Work to be completed
The lines to reproduce run from the first one through the line containing "CUFF_X, CUFF_Y = 0.375, 47.626". Reproduce them exactly.

>> BEGIN Provided material

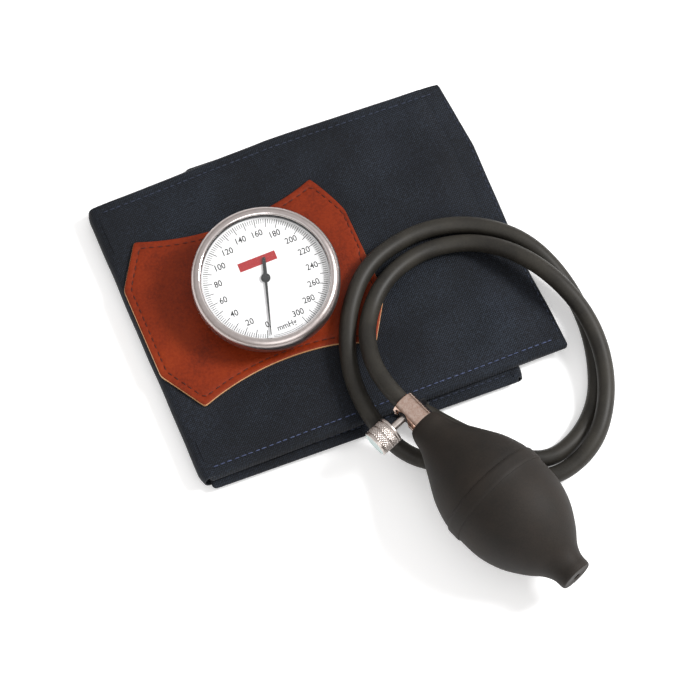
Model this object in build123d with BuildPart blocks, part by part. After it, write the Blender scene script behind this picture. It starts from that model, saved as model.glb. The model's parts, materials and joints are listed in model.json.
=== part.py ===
"""Aneroid upper arm blood pressure monitor, folded for storage.

A cuff folded in three leaves carries the pressure gauge on a leather patch. A rubber hose runs in two
loose turns from the bladder to the release valve, and the valve is plugged into the hand bulb.
X runs along the cuff, Y across it, Z is up, and the object lies on Z = 0. Millimetres and degrees.
"""

from build123d import *
from math import cos, pi, radians, sin, tan
import os

# ---------------------------------------------------------------- driving dimensions
CUFF_X, CUFF_Y = 0.375, 47.626  # middle of the cuff's top leaf frame, measured from the origin

CLOTH = 0.7  # one layer of nylon
TOP_LEAF = (-79.5, 82.5, -68.0, 72.0)  # x low, x high, y low, y high
TOP_LEAF_Z = (5.6, 10.2)
MIDDLE_LEAF = (137.8, 141.0, -8.9, -1.5)  # length, width, centre x, centre y
MIDDLE_LEAF_Z = (3.1, 5.1)
TAIL_LEAF = (97.0, 144.0, 11.0, 4.0)
TAIL_LEAF_Z = (0.6, 2.2)
LEAF_SKEW = -1.3  # the two lower leaves lie slightly askew under the top one
LEAF_CORNER = 3.0
HEM = 3.6
LEFT_FOLD_X = -79.5
LEFT_FOLD_R = 3.75
RIGHT_FOLD_R = 2.5

BLADDER = (122.0, 108.0, -9.0, 2.0)  # length, width, centre x, centre y
BLADDER_Z = (6.5, 9.3)
RUBBER = 0.7

PATCH_X, PATCH_Y = -28.7, 5.0
PATCH_OUT, PATCH_SIDE = 53.2, 21.8  # half length, and half height of the straight end
PATCH_IN, PATCH_TOP = 41.0, 42.0  # corner beside the hollow edge
PATCH_HOLLOW = 34.2  # half height at the middle of the hollow edge
PATCH_RIGHT = 48.7  # the right end is cut shorter than the left one
PATCH_RIGHT_IN = (40.3, 36.5)  # its rear corner and its front corner
LEATHER = 1.5

GAUGE_X, GAUGE_Y = -25.6, 3.9
GAUGE_LEAN = 9.5
GAUGE_LEAN_TOWARD = -112.5  # direction of lean in plan
BEZEL_R = 31.5
CASE_R = 28.6
DIAL_R = 28.4
DIAL_W = 15.2  # height of the dial's back above the patch, along the gauge's own axis
POINTER_W = 16.2
POINTER_SHAFT_W = 11.0  # where the pointer shaft starts, clear of the tilting rocking shaft
POINTER_REST = 253.5  # direction of the pointer at rest, in the dial's plane
SECTOR_AT = 150.0  # direction of the sector's pivot, in the dial's plane
GEAR_MODULE = 0.4
PINION_TEETH = 8
SECTOR_TEETH = 80  # of a whole wheel

HOSE_R = 3.7
HOSE_BEND = 0.45  # share of the shorter run that each bend may use
HOSE_END_RUN = 14.0  # straight run out of the valve, and out of the outlet at the cuff

NECK_X, NECK_Y, NECK_Z = 8.73, -85.13, 26.1  # mouth of the bulb
BULB_TOWARD = -69.6
BULB_DROP = 3.0
BULB_L = 90.5
BARREL_R = 5.7
BARREL_L = 12.8
KNOB_AT = 7.3  # distance of the knob's axis up the barrel from the bulb's mouth
KNOB_DROP = 8.0
KNOB_R = 6.0
KNOB_END = 20.9
THUMB_WALL = (17.0, 13.0)  # half axes of the part of the bulb that the fingers press in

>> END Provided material

Output
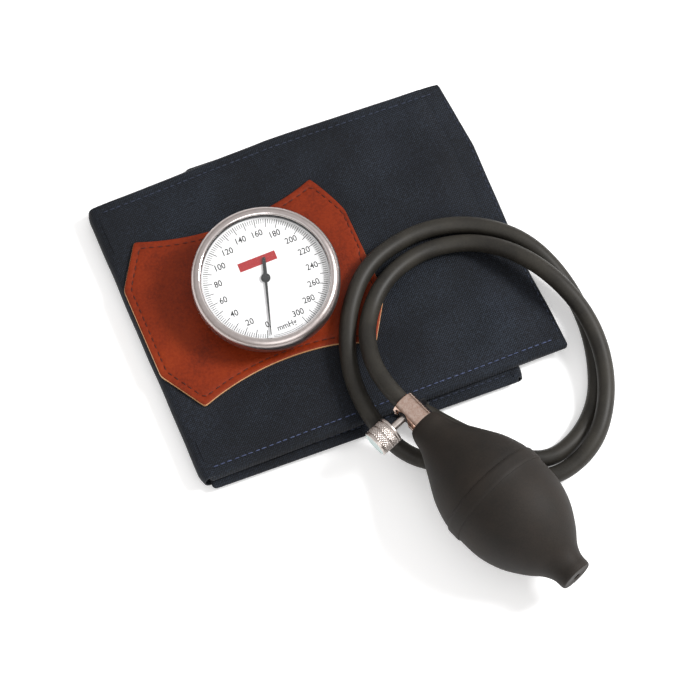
Model this object in build123d with BuildPart blocks, part by part. After it, write the Blender scene script behind this picture. It starts from that model, saved as model.glb. The model's parts, materials and joints are listed in model.json.
=== part.py ===
"""Aneroid upper arm blood pressure monitor, folded for storage.

A cuff folded in three leaves carries the pressure gauge on a leather patch. A rubber hose runs in two
loose turns from the bladder to the release valve, and the valve is plugged into the hand bulb.
X runs along the cuff, Y across it, Z is up, and the object lies on Z = 0. Millimetres and degrees.
"""

from build123d import *
from math import cos, pi, radians, sin, tan
import os

# ---------------------------------------------------------------- driving dimensions
CUFF_X, CUFF_Y = 0.375, 47.626  # middle of the cuff's top leaf frame, measured from the origin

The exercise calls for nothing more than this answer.